• [RECORDED DATA]:
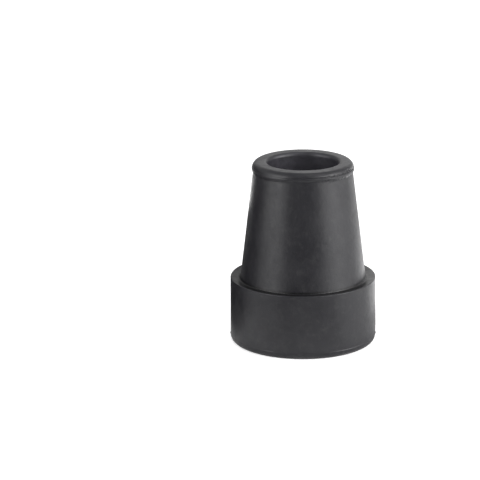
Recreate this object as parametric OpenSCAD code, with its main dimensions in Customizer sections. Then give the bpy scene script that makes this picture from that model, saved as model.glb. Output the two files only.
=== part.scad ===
// Push-on rubber tip for a walking cane.
// One moulded solid of revolution: a broad foot with a ringed tread, a tapered
// neck, a rolled lip at the mouth and a blind socket for the cane.
// Origin: centre of the tread, +Z along the axis towards the mouth. Millimetres.

/* [Foot] */
// Radius of the foot just above the tread edge
foot_r = 19.6; // [18.5:0.1:21]
// Radius of the foot at its top edge
foot_top_r = 19.6; // [19.3:0.1:21]
// Height of the foot, from the tread to the ledge
foot_h = 17.8; // [16:0.1:22]
// Rounding of the edge between the tread and the foot's side
tread_edge_r = 1.5; // [0.6:0.1:1.6]
// Rounding of the foot's top edge
top_edge_r = 0.2; // [0.2:0.1:0.8]
// How far the ledge falls from its outer edge to the neck
ledge_dip = 0.3; // [0:0.1:0.5]
// Height of the mould's parting line above the tread
parting_z = 1.8; // [1.8:0.1:4]
// How far the parting line stands proud
parting_proud = 0.2; // [0.05:0.05:0.3]

/* [Tread] */
// Outer radius of the outer ring groove
outer_groove_out_r = 14.5; // [14:0.1:16]
// Inner radius of the outer ring groove
outer_groove_in_r = 11.3; // [10.6:0.1:12]
// Outer radius of the inner ring groove
inner_groove_out_r = 7.8; // [7:0.1:8.6]
// Inner radius of the inner ring groove
inner_groove_in_r = 5.1; // [3.6:0.1:5.6]
// Depth of both grooves
groove_depth = 4.5; // [1.5:0.1:6]
// Rounding of the grooves' upper edges
groove_edge_r = 0.25; // [0.1:0.05:0.4]
// Fillet at the bottom of the grooves
groove_fillet_r = 0.4; // [0.1:0.1:0.6]

/* [Neck] */
// Radius of the tapered neck where it meets the ledge
neck_base_r = 16.9; // [15.5:0.05:17.2]
// Radius of the neck just under the lip
neck_top_r = 13.5; // [13.2:0.05:15]
// Height of the point where the taper runs out under the lip
neck_top_z = 46.4; // [42:0.1:46.8]
// Fillet between the ledge and the neck
neck_fillet_r = 0.4; // [0.2:0.1:1]

/* [Lip] */
// Overall height, tread to mouth
height = 49.8; // [49.7:0.1:55]
// Outer radius of the lip
lip_r = 13.75; // [13.6:0.05:15]
// Height of the lip's rolled top above its widest point
lip_crown_h = 2.0; // [1.7:0.1:2.4]
// Radial width of the lip's rolled top
lip_crown_w = 1.6; // [1:0.1:2]
// Distance of the crease round the lip below the mouth
crease_drop = 1.4; // [1:0.1:1.8]
// Depth of the crease round the lip
crease_depth = 0.15; // [0.05:0.05:0.3]
// Height of the crease's opening
crease_w = 0.3; // [0.2:0.05:0.4]
// Rounding of the lip into the socket
mouth_round_r = 1.0; // [0.4:0.1:1.2]

/* [Socket] */
// Radius of the socket, a push fit on a 19 mm cane
bore_r = 9.2; // [7:0.05:9.6]
// Height of the socket's floor above the tread
bore_floor_z = 14; // [8:0.5:30]
// Fillet between the socket's wall and its floor
bore_fillet_r = 0.8; // [0.2:0.1:2]

/* [Quality] */
// Facets around the full turn
facets = 144; // [48:12:240]

/* [Hidden] */
steps = 8;
neck_z = foot_h - ledge_dip;
taper = atan((neck_base_r - neck_top_r) / (neck_top_z - neck_z));
lip_z = height - lip_crown_h;
crease_z = height - crease_drop;

// Points of an arc about (cx, cz), with its own radius along each axis.
function arc(cx, cz, rx, rz, from, to, n = steps) =
    [for (i = [0 : n]) let (a = from + (to - from) * i / n) [cx + rx * cos(a), cz + rz * sin(a)]];

// A ring groove cut into the tread, from its inner edge to its outer edge.
function groove(r_in, r_out) = concat(
    arc(r_in - groove_edge_r, groove_edge_r, groove_edge_r, groove_edge_r, -90, 0, 3),
    arc(r_in + groove_fillet_r, groove_depth - groove_fillet_r, groove_fillet_r, groove_fillet_r, 180, 90, 3),
    arc(r_out - groove_fillet_r, groove_depth - groove_fillet_r, groove_fillet_r, groove_fillet_r, 90, 0, 3),
    arc(r_out + groove_edge_r, groove_edge_r, groove_edge_r, groove_edge_r, 180, 270, 3));

// The tread edge, the parting line, the foot's side and its top edge.
function foot_side() = concat(
    arc(foot_r - tread_edge_r, tread_edge_r, tread_edge_r, tread_edge_r, -90, 0),
    [[foot_r, parting_z - 0.2], [foot_r + parting_proud, parting_z - 0.05],
     [foot_r + parting_proud, parting_z + 0.05], [foot_r, parting_z + 0.2]],
    arc(foot_top_r - top_edge_r, foot_h - top_edge_r, top_edge_r, top_edge_r, 0, 90, 4));

// The fillet on the ledge, tangent to it and to the tapered neck.
function neck_fillet() = arc(
    neck_base_r + neck_fillet_r * (1 - sin(taper)) / cos(taper), neck_z + neck_fillet_r,
    neck_fillet_r, neck_fillet_r, 270, 180 + taper, 5);

// Angle on the lip's rolled top at a height, and its radius there.
function crown_angle(z) = asin((z - lip_z) / lip_crown_h);
function crown_r(z) = lip_r - lip_crown_w * (1 - cos(crown_angle(z)));

// The top of the neck, the lip's rolled side with its crease, and its top.
function lip() = concat(
    [[neck_top_r, neck_top_z], [lip_r, lip_z - 0.2]],
    arc(lip_r - lip_crown_w, lip_z, lip_crown_w, lip_crown_h,
        0, crown_angle(crease_z - crease_w / 2), 3),
    [[crown_r(crease_z) - crease_depth, crease_z]],
    arc(lip_r - lip_crown_w, lip_z, lip_crown_w, lip_crown_h,
        crown_angle(crease_z + crease_w / 2), 90));

// The rounded mouth, the socket's wall and its floor, down to the axis.
function socket() = concat(
    arc(bore_r + mouth_round_r, height - mouth_round_r, mouth_round_r, mouth_round_r, 90, 180),
    arc(bore_r - bore_fillet_r, bore_floor_z + bore_fillet_r, bore_fillet_r, bore_fillet_r, 0, -90, 4),
    [[0, bore_floor_z]]);

module ferrule() {
    color([0.11, 0.11, 0.12])
    rotate_extrude($fn = facets)
    polygon(concat(
        [[0, 0]],
        groove(inner_groove_in_r, inner_groove_out_r),
        groove(outer_groove_in_r, outer_groove_out_r),
        foot_side(),
        neck_fillet(),
        lip(),
        socket()));
}

ferrule();
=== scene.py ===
import math

import bpy
from mathutils import Matrix, Vector, noise


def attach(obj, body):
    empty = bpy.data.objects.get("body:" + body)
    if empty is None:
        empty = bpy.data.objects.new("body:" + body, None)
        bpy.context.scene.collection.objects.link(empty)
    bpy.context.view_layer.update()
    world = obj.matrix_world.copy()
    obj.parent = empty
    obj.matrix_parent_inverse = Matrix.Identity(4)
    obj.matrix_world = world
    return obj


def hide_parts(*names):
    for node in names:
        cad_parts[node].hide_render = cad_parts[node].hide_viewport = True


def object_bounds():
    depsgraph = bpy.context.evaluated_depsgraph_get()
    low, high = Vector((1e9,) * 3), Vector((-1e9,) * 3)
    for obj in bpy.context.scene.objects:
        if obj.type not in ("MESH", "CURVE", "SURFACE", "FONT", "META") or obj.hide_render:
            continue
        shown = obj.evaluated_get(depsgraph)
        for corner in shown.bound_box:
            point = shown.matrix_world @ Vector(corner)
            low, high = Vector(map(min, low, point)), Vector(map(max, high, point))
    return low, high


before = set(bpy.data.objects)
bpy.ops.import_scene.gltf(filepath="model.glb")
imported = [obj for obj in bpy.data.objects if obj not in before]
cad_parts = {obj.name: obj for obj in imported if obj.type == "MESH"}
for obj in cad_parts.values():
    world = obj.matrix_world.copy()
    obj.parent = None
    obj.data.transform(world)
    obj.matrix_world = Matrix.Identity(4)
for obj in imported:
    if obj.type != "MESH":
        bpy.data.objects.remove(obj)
cad_lo, cad_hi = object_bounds()

MM = 0.001
SEG = 400

# ---------------------------------------------------------------------------
# The moulded body: one closed surface turned from the same section as the CAD
# part, with finer roundings, the ragged parting lines and the slight
# unevenness of moulded rubber.
# ---------------------------------------------------------------------------

FOOT_R, FOOT_TOP_R, FOOT_H = 19.6, 19.6, 17.8
TREAD_EDGE, TOP_EDGE, LEDGE_DIP = 1.5, 0.2, 0.3
PART_Z, PART_MAX = 1.8, 0.2
G1_OUT, G1_IN, G2_OUT, G2_IN = 14.5, 11.3, 7.8, 5.1
G_DEPTH, G_EDGE, G_FILLET = 4.5, 0.25, 0.4
NECK_R, NECK_TOP_R, NECK_TOP_Z, NECK_FILLET = 16.9, 13.5, 46.4, 0.4
HEIGHT, LIP_R, CROWN_H, CROWN_W = 49.8, 13.75, 2.0, 1.6
MOUTH_ROUND = 1.0
BORE_R, BORE_FLOOR, BORE_FILLET = 9.2, 14.0, 0.8
LIP_Z = HEIGHT - CROWN_H
CREASE_Z = HEIGHT - 1.4
NECK_Z = FOOT_H - LEDGE_DIP
TAPER = math.atan((NECK_R - NECK_TOP_R) / (NECK_TOP_Z - NECK_Z))


def arc(cx, cz, rx, rz, a0, a1, n):
    out = []
    for i in range(n + 1):
        a = math.radians(a0 + (a1 - a0) * i / n)
        out.append((cx + rx * math.cos(a), cz + rz * math.sin(a)))
    return out


def line(p, q, n):
    """Points between p and q, without the ends."""
    return [(p[0] + (q[0] - p[0]) * i / (n + 1), p[1] + (q[1] - p[1]) * i / (n + 1)) for i in range(1, n + 1)]


def groove(r_in, r_out):
    e, f, d = G_EDGE, G_FILLET, G_DEPTH
    pts = arc(r_in - e, e, e, e, -90, 0, 5)
    pts += [(r_in, e + 0.1)] + line((r_in, e), (r_in, d - f), 3) + [(r_in, d - f - 0.1)]
    pts += arc(r_in + f, d - f, f, f, 180, 90, 5)
    pts += line((r_in + f, d), (r_out - f, d), 2)
    pts += arc(r_out - f, d - f, f, f, 90, 0, 5)
    pts += [(r_out, d - f - 0.1)] + line((r_out, d - f), (r_out, e), 3) + [(r_out, e + 0.1)]
    pts += arc(r_out + e, e, e, e, 180, 270, 5)
    return pts


def smooth(a, b, x):
    t = max(0.0, min(1.0, (x - a) / (b - a)))
    return t * t * (3 - 2 * t)


def near(th, centre, half):
    """1 at an angle, falling to 0 at half degrees from it."""
    d = abs((math.degrees(th) - centre + 180) % 360 - 180)
    return max(0.0, 1 - d / half) ** 2 * (1 + 2 * d / half) if d < half else 0.0


def crown_r(z):
    """Radius of the lip's rolled side at a height."""
    return LIP_R - CROWN_W * (1 - math.sqrt(max(0.0, 1 - ((z - LIP_Z) / CROWN_H) ** 2)))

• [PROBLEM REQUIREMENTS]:
Set down verbatim only the lines between the start of the data above and the line with "parting_proud = 0.2; // [0.05:0.05:0.3]", both boundaries included.

• [PROBLEM SOLUTION]:
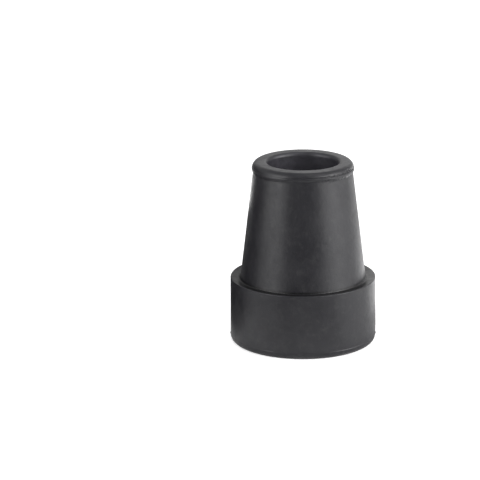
Recreate this object as parametric OpenSCAD code, with its main dimensions in Customizer sections. Then give the bpy scene script that makes this picture from that model, saved as model.glb. Output the two files only.
=== part.scad ===
// Push-on rubber tip for a walking cane.
// One moulded solid of revolution: a broad foot with a ringed tread, a tapered
// neck, a rolled lip at the mouth and a blind socket for the cane.
// Origin: centre of the tread, +Z along the axis towards the mouth. Millimetres.

/* [Foot] */
// Radius of the foot just above the tread edge
foot_r = 19.6; // [18.5:0.1:21]
// Radius of the foot at its top edge
foot_top_r = 19.6; // [19.3:0.1:21]
// Height of the foot, from the tread to the ledge
foot_h = 17.8; // [16:0.1:22]
// Rounding of the edge between the tread and the foot's side
tread_edge_r = 1.5; // [0.6:0.1:1.6]
// Rounding of the foot's top edge
top_edge_r = 0.2; // [0.2:0.1:0.8]
// How far the ledge falls from its outer edge to the neck
ledge_dip = 0.3; // [0:0.1:0.5]
// Height of the mould's parting line above the tread
parting_z = 1.8; // [1.8:0.1:4]
// How far the parting line stands proud
parting_proud = 0.2; // [0.05:0.05:0.3]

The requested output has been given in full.